Project Censored, based at Sonoma State University, listed the Wilson/Akre campaign against Fox and Monsanto as No. 11 on its 2003 list of “most censored stories.” The list repeated in its headline the absurd mendacity that a “Court Ruled That the Media Can Legally Lie.” When I queried the project’s director, sociology professor Peter Phillips, about his failure to describe WTVT’s position, he responded by e-mail, “Knowing Steve and Jane personally for the past 8 years, I find your remarks about them ‘setting up’ the whole issue to become media martyrs offensive and outright stupid.”

And in an August 2004 Salon article, Robert F. Kennedy Jr. hyperbolically declared that the Florida appellate court decision wasn’t an “ending that is happy for Akre and Wilson, or for American democracy.” Kennedy also adopted the argument that the decision gave the media carte blanche to lie. And he included this incredible quote he attributed to Wilson: “What reporter is going to challenge a network…if the station can retaliate by suing the reporter to oblivion the way the courts are letting them do to us?” Actually, you’ll recall, it was the reporters who sued the station. (In an e-mail exchange for this story, Akre denied that Wilson ever spoke with Kennedy.)

Making Do With a $1.4 Million Florida House

Wilson isn’t just getting sympathetic press treatment. He’s spinning his story into ill-gotten gold.

He holds himself up as the model of investigative reporting. In Detroit, for example, he exposed education officials lavishly furnishing their own offices while letting schools go underfunded.
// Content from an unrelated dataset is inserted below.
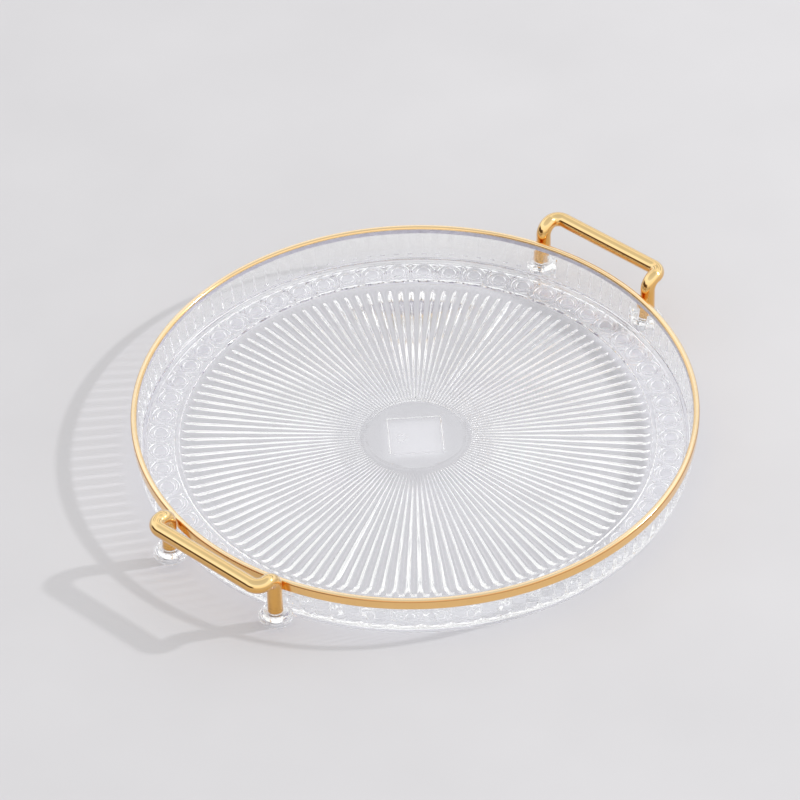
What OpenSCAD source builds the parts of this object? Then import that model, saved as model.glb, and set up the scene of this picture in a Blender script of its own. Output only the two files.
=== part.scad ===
// Round clear-plastic vanity tray with a gold rim band and two bent-rod handles.
// Origin: centre of the tray on the surface it stands on. +Z is up, the handles are on +X and -X.

/* [Tray] */
// Outside diameter over the rim band
tray_d = 300; // [240:1:400]
// Height from the standing surface to the top of the rim
tray_h = 26; // [21:1:40]
// Width of the top of the rim
rim_w = 3.3; // [2.8:0.1:4.5]
// Radius of the rim's rounded edges
rim_round = 1.1; // [0.6:0.1:1.3]
// How far the outside of the wall leans in, from the rim band down to the floor
wall_lean = 2.1; // [1:0.1:4]
// Thickness of the wall where it meets the floor
wall_t = 2.5; // [2:0.1:3.2]

/* [Floor] */
// Height of the floor's upper face
floor_z = 5; // [4:0.1:6.5]
// Thickness of the floor
floor_t = 2.6; // [2:0.1:3.2]
// How far the foot ring stands in from the foot of the wall
foot_inset = 1.5; // [0.5:0.1:2]
// Width of the foot ring
foot_w = 2.5; // [1.8:0.1:4]
// Width of the step along the foot of the wall
ledge_w = 2.5; // [1.5:0.1:4]
// Height of that step above the floor
ledge_h = 1.3; // [0.6:0.1:2]
// Width of the band that holds the coins
coin_band_w = 14.5; // [12:0.5:20]
// Number of coins round the band
coin_count = 60; // [30:1:72]
// Diameter of one coin
coin_d = 12.6; // [9:0.1:14]
// How far a coin stands down from the floor's underside
coin_h = 1; // [0.5:0.1:1.2]
// Width of the bead ring inside the coin band
bead_w = 3; // [2:0.1:4]
// Height of the bead ring above the floor
bead_h = 0.9; // [0.5:0.1:1.5]
// Diameter of the plain disc sunk in the middle of the floor
medal_d = 52; // [40:1:70]
// Depth of that disc
medal_depth = 0.5; // [0.2:0.1:0.8]
// Side of the square panel let into the underside of the disc
panel_side = 29; // [20:1:32]
// Depth of the square panel
panel_depth = 0.6; // [0.2:0.1:0.8]

/* [Rim band] */
// Height of the gold band on the outside of the rim
band_h = 5.5; // [3:0.1:8]
// Thickness of the band
band_t = 0.25; // [0.2:0.05:0.4]

/* [Handles] */
// Diameter of the handle rod
rod_d = 8; // [6:0.1:9.6]
// Distance between the two legs of a handle, centre to centre
leg_spacing = 73.2; // [56:0.1:100]
// Gap between the rim and a leg
leg_gap = 1; // [0.6:0.1:3]
// Height of the grip's centre above the rim
grip_rise = 6.6; // [5:0.1:14]
// Centre-line radius of the bends
bend_r = 5.5; // [5:0.1:8]
// Straight length between the two bends of an arm
arm_flat = 0.4; // [0.2:0.1:12]

/* [Lugs and screws] */
// Largest diameter of a lug
lug_d = 18; // [16:0.1:22]
// Height of a lug's underside above the standing surface
lug_z = 2.8; // [2.8:0.1:3.4]
// Height of a lug from its underside to its top
lug_h = 7.7; // [7:0.1:10]
// Depth of the socket that a leg stands in
socket_depth = 2.5; // [1.5:0.1:3]
// Radial clearance of a leg in its socket
socket_play = 0.1; // [0.05:0.05:0.3]
// Thickness of the plate under the socket, which the screw head bears on
lug_plate = 2; // [1.2:0.1:2.5]
// Wall round the hollow in a lug's underside, at the lug's foot
lug_wall = 1.3; // [1:0.1:2]
// Width of the web that ties a lug to the wall
web_w = 9; // [6:0.1:12]
// Screw thread diameter
screw_d = 4; // [3:0.1:4.8]
// Depth that the screw reaches into the leg
screw_reach = 8; // [6:0.1:10]
// Screw head diameter
screw_head_d = 7; // [6:0.1:8]
// Screw head height
screw_head_h = 2.2; // [1.8:0.1:2.4]

/* [Hidden] */
$fn = 96;

// Arc steps per quarter turn in the turned profiles
arc_steps = 5;
// How far a solid runs into the one it joins
bite = 0.4;
// Extra length on a cut so that it passes right through
over = 1;

// Rim and wall
rim_r = tray_d / 2;
rim_ri = rim_r - rim_w;
body_r = rim_r - band_t;
band_z = tray_h - band_h;
wall_ro = body_r - wall_lean;
wall_ri = wall_ro - wall_t;
foot_ro = wall_ro - foot_inset;
foot_ri = foot_ro - foot_w;
floor_under = floor_z - floor_t;

// Floor rings
ledge_ri = wall_ri - ledge_w;
coin_r = ledge_ri - coin_band_w / 2;
bead_r = ledge_ri - coin_band_w - bead_w / 2;

// Handle centre lines
leg_r = rim_r + leg_gap + rod_d / 2;
leg_y = leg_spacing / 2;
leg_x = sqrt(leg_r * leg_r - leg_y * leg_y);
grip_x = leg_x + 2 * bend_r + arm_flat;
grip_z = tray_h + grip_rise;
leg_angle = atan2(leg_y, leg_x);

// Lugs, from the bottom up
lug_top = lug_z + lug_h;
lug_foot_r = lug_d / 2 - 1.5;
lug_neck_r = rod_d / 2 + socket_play + 2.6;
lug_belly_lo = lug_z + 0.25 * lug_h;
lug_belly_hi = lug_z + 0.6 * lug_h;
socket_z = lug_top - socket_depth;
core_r = lug_foot_r - lug_wall;
core_top = socket_z - lug_plate;

// Screw fits
screw_hole_play = 0.25;
thread_play = 0.05;
tap_extra = 2;
recess_w = 1;
recess_len = 4;
recess_depth = 1.1;

// Every leg's place, as [side along X, side along Y]
LEGS = [for (sx = [-1, 1]) for (sy = [-1, 1]) [sx, sy]];

// Points along an arc about (cx, cy), from angle a0 to a1
function arc(cx, cy, r, a0, a1) =
    [for (i = [0 : arc_steps]) let (a = a0 + (a1 - a0) * i / arc_steps) [cx + r * cos(a), cy + r * sin(a)]];

// Rounded top of the rim, from outside to inside, at corner radius r
function rim_top(r) = concat(
    arc(rim_r - rim_round, tray_h - rim_round, r, 0, 90),
    arc(rim_ri + rim_round, tray_h - rim_round, r, 90, 180));

function reversed(v) = [for (i = [len(v) - 1 : -1 : 0]) v[i]];

// Section of the moulding from the centre out to the rim
module body_section() {
    polygon(concat(
        [[0, floor_under], [foot_ri, floor_under], [foot_ri, 0], [foot_ro, 0],
         [wall_ro, floor_z], [body_r, band_z]],
        rim_top(rim_round - band_t),
        [[rim_ri, tray_h - rim_round], [wall_ri, floor_z + ledge_h],
         [ledge_ri, floor_z + ledge_h], [ledge_ri, floor_z], [0, floor_z]]));
}

// Section of the half-round bead ring, sunk a little into the floor
module bead_section() {
    polygon([
        [bead_r - bead_w / 2, floor_z - bite],
        [bead_r + bead_w / 2, floor_z - bite],
        [bead_r + bead_w / 2, floor_z + bead_h / 3],
        [bead_r + bead_w / 4, floor_z + bead_h],
        [bead_r - bead_w / 4, floor_z + bead_h],
        [bead_r - bead_w / 2, floor_z + bead_h / 3]]);
}

// Turned lug that a handle leg stands in
module lug() {
    rotate_extrude()
        polygon([
            [0, lug_z], [lug_foot_r, lug_z], [lug_d / 2, lug_belly_lo],
            [lug_d / 2, lug_belly_hi], [lug_neck_r, lug_top], [0, lug_top]]);
}

// Web from the wall to the middle of a lug, along +X
module lug_web() {
    reach = leg_r - (wall_ri + bite);
    translate([-reach, -web_w / 2, lug_z + bite])
        cube([reach, web_w, lug_h - 2 * bite]);
}

// Places its child at one leg
module at_leg(leg) {
    translate([leg[0] * leg_x, leg[1] * leg_y, 0]) children();
}

// Places its child at one leg, turned so that +X points away from the tray's centre
module at_leg_turned(leg) {
    turn = leg[0] > 0 ? leg[1] * leg_angle : 180 - leg[1] * leg_angle;
    at_leg(leg) rotate([0, 0, turn]) children();
}

// Coins under the floor, all round
module coins() {
    for (i = [0 : coin_count - 1])
        rotate([0, 0, (i + 0.5) * 360 / coin_count])
            translate([coin_r, 0, floor_under - coin_h])
                cylinder(d = coin_d, h = coin_h + bite, $fn = 48);
}

// Clear moulding: floor, wall, foot ring and the four handle lugs
module tray_body() {
    color([0.88, 0.92, 0.95, 0.45])
        difference() {
            union() {
                rotate_extrude() body_section();
                rotate_extrude() bead_section();
                coins();
                for (leg = LEGS) {
                    at_leg(leg) lug();
                    at_leg_turned(leg) lug_web();
                }
            }
            translate([0, 0, floor_z - medal_depth])
                cylinder(d = medal_d, h = medal_depth + over);
            rotate([0, 0, 45])
                translate([-panel_side / 2, -panel_side / 2, floor_under - over])
                    cube([panel_side, panel_side, panel_depth + over]);
            for (leg = LEGS)
                at_leg(leg) {
                    translate([0, 0, socket_z])
                        cylinder(r = rod_d / 2 + socket_play, h = socket_depth + over);
                    translate([0, 0, lug_z - over])
                        cylinder(r = core_r, h = core_top - lug_z + over);
                    translate([0, 0, core_top - over])
                        cylinder(r = screw_d / 2 + screw_hole_play, h = lug_plate + 2 * over);
                }
        }
}

// Gold band over the top and the outside of the rim
module rim_band() {
    color([0.86, 0.66, 0.32])
        rotate_extrude()
            polygon(concat(
                [[rim_r, band_z]],
                rim_top(rim_round),
                reversed(rim_top(rim_round - band_t)),
                [[body_r, band_z]]));
}

// Quarter bend of the rod about Z, from +X round to +Y
module bend() {
    rotate_extrude(angle = 90)
        translate([bend_r, 0]) circle(d = rod_d);
}

// One leg, its two bends and its arm, on the +X +Y side
module handle_leg() {
    difference() {
        translate([leg_x, leg_y, socket_z])
            cylinder(d = rod_d, h = grip_z - bend_r - socket_z);
        translate([leg_x, leg_y, socket_z - over])
            cylinder(r = screw_d / 2 + thread_play, h = screw_reach + tap_extra + over);
    }
    translate([leg_x + bend_r, leg_y, grip_z - bend_r])
        rotate([90, 0, 0]) rotate([0, 0, 90]) bend();
    translate([leg_x + bend_r, leg_y, grip_z])
        rotate([0, 90, 0]) cylinder(d = rod_d, h = arm_flat);
    translate([grip_x - bend_r, leg_y - bend_r, grip_z]) bend();
}

// Whole handle on the +X side
module handle_right() {
    color([0.9, 0.72, 0.36]) {
        handle_leg();
        mirror([0, 1, 0]) handle_leg();
        translate([grip_x, 0, grip_z])
            rotate([90, 0, 0]) cylinder(d = rod_d, h = leg_spacing - 2 * bend_r, center = true);
    }
}

module handle_left() {
    rotate([0, 0, 180]) handle_right();
}

// Pan-head screw with a cross recess, head down, its bearing face at z = 0
module screw() {
    difference() {
        union() {
            translate([0, 0, -screw_head_h]) cylinder(d = screw_head_d, h = screw_head_h);
            cylinder(d = screw_d, h = lug_plate + screw_reach);
        }
        for (turn = [0, 90])
            rotate([0, 0, turn])
                translate([-recess_len / 2, -recess_w / 2, -screw_head_h - over])
                    cube([recess_len, recess_w, recess_depth + over]);
    }
}

// The four screws that hold the legs down, their heads up inside the hollows of the lugs
module handle_screws() {
    color([0.75, 0.75, 0.77])
        for (leg = LEGS)
            at_leg(leg) translate([0, 0, core_top]) screw();
}

tray_body();
rim_band();
handle_left();
handle_right();
handle_screws();
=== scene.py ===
import math
import bmesh
import bpy
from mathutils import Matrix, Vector


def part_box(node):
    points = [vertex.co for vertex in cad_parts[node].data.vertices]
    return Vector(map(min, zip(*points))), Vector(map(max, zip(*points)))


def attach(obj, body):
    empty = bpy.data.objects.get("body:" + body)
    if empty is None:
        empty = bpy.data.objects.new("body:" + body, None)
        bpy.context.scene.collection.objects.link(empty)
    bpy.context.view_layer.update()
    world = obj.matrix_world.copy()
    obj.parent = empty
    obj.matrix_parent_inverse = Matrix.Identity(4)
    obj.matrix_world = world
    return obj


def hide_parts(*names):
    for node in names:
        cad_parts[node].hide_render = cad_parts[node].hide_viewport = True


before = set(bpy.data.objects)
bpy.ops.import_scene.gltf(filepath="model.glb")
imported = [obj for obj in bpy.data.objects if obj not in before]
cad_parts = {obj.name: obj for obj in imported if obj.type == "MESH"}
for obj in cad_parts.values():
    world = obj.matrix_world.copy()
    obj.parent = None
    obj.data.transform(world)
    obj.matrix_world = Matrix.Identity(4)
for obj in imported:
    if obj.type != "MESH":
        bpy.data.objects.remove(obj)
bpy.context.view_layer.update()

# Clear vanity tray with a gold rim and two gold rod handles.
# Settings are in millimetres and degrees, and mm() turns them to Blender's metres.

mmPerMetre = 1000


def mm(value):
    return value / mmPerMetre


def inMm(value):  # a length in metres, given in mm
    return value * mmPerMetre


rimLow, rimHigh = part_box("rim_band")
rimR, trayH = inMm(rimHigh.x), inMm(rimHigh.z)


def srgb(text):  # "#rrggbb" to linear red, green, blue and alpha
    parts = [int(text[i:i + 2], 16) / 255 for i in (1, 3, 5)]
    return [c / 12.92 if c <= 0.04045 else ((c + 0.055) / 1.055) ** 2.4 for c in parts] + [1]


def polar(place):  # radius, angle and height of a place, in mm and degrees
    turn = math.degrees(math.atan2(place.y, place.x)) % 360
    return inMm(math.hypot(place.x, place.y)), turn, inMm(place.z)


def startPiece(name):  # the primitive just added becomes this piece, open for editing
    piece = bpy.context.object
    piece.name = name
    piece.data.name = name
    bpy.ops.object.transform_apply(location=True, rotation=True, scale=True)
    bpy.ops.object.mode_set(mode="EDIT")
    return piece


def clearSelection():  # back to object mode with nothing selected
    if bpy.context.mode != "OBJECT":
        bpy.ops.object.mode_set(mode="OBJECT")
    bpy.ops.object.select_all(action="DESELECT")


def solo(piece):  # back to object mode with only this piece selected
    clearSelection()
    piece.select_set(True)
    bpy.context.view_layer.objects.active = piece


selectModes = {"verts": "VERT", "edges": "EDGE", "faces": "FACE"}


def pick(piece, kind, test):  # selects the verts, edges or faces that pass the test
    bpy.ops.mesh.select_mode(type=selectModes[kind])
    bpy.ops.mesh.select_all(action="DESELECT")
    mesh = bmesh.from_edit_mesh(piece.data)
    for part in getattr(mesh, kind):
        if test(part):
            part.select_set(True)
    mesh.select_flush_mode()
    bmesh.update_edit_mesh(piece.data)


def nudge(piece, test, move):  # moves the vertices that pass the test, in mm
    pick(piece, "verts", test)
    bpy.ops.transform.translate(value=[mm(each) for each in move])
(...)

But when the tables are turned—as in my reporting on his case for the Weekly Planet, an alternative paper in Tampa—Wilson resorts to just the sort of behavior he decries in his targets: obfuscation, evasion, derision, and outright lies.

Wilson’s speeches and Web site (foxbghsuit.com), and reports by sympathetic journalists, frequently suggest that his legal fight with Fox put him and Akre into financial distress. Akre, for example, wrote in In These Times in 2001 that “somehow we will have to find a way to house and feed ourselves and our daughter, while simultaneously continuing to wage a full-time battle against a media giant.” Speaking to a University of Oregon audience, Wilson alluded to the statement that the “truth will set you free,” adding: “It set us free of our home and most of our life savings. It set us free, all right.”

To solve their purported financial troubles, the couple began aggressive fund raising a few months after filing their lawsuit for their “Citizens’ Fund for the Right to Know.” They have doggedly refused to give a public accounting of the funds collected. Yet I discovered during an investigation in 2003 that, according to public real estate records, the couple had quietly invested $1 million cash in September 2002 toward a $1.4 million home in Ponte Vedra Beach, Florida, near Jacksonville. Most people with a million bucks lying around aren’t struggling to find “a way to house and feed ourselves.”

In response to my inquiries, Wilson emailed: “Neither Jane nor I now own—NOR HAVE WE ever [sic] OWNED—a $1.4 million beach townhouse in Ponte Vedra Beach, Florida.” The bellicose reporter hinted at litigation if my newspaper group printed an inaccurate report.

“Townhouse,” no, but “single-family house,” yes; at least according to the St. Johns County computer database, from which the information was obtained. For weeks, Wilson used the categorical house/townhouse discrepancy, an error made by database coding, to delay admitting his ownership and to avoid the real question—whether he used a fraudulent sob story to lure people into contributing money to his cause.

Despite Wilson’s public claims that all the money he raised was used for legal expenses, I managed to conduct an “unscheduled accountability session” with the reporter in 2003. After repeated questioning, he finally admitted that every dime contributed to his legal defense fund was one less dime Wilson and Akre had to take out of their own pockets. In other words, contributors subsidized the couple’s luxury lifestyle. But Wilson and Akre never made their wealth public.

Nor have they ever publicly disclosed the disposition of contributors’ money. In one of his few known revelations about the disbursement, Wilson admitted in a deposition, in response to questions about his finances, to spending some of the cash on manicuring his lawn. He claimed he replaced the money but refused to provide proof to reporters.

When Detroit citizens, in an online bulletin board, questioned Wilson’s ethics in hiding contributors’ money in a mattress to keep it from the Internal Revenue Service, Wilson sneered: “The money was facetiously said to be UNDER a mattress, not IN a mattress…but more importantly, THAT $5,000 was never alleged to be money collected for legal expenses—in fact it was long before such money was ever even accepted for that purpose. Ooops. Those damned FACTS are getting in the way again?”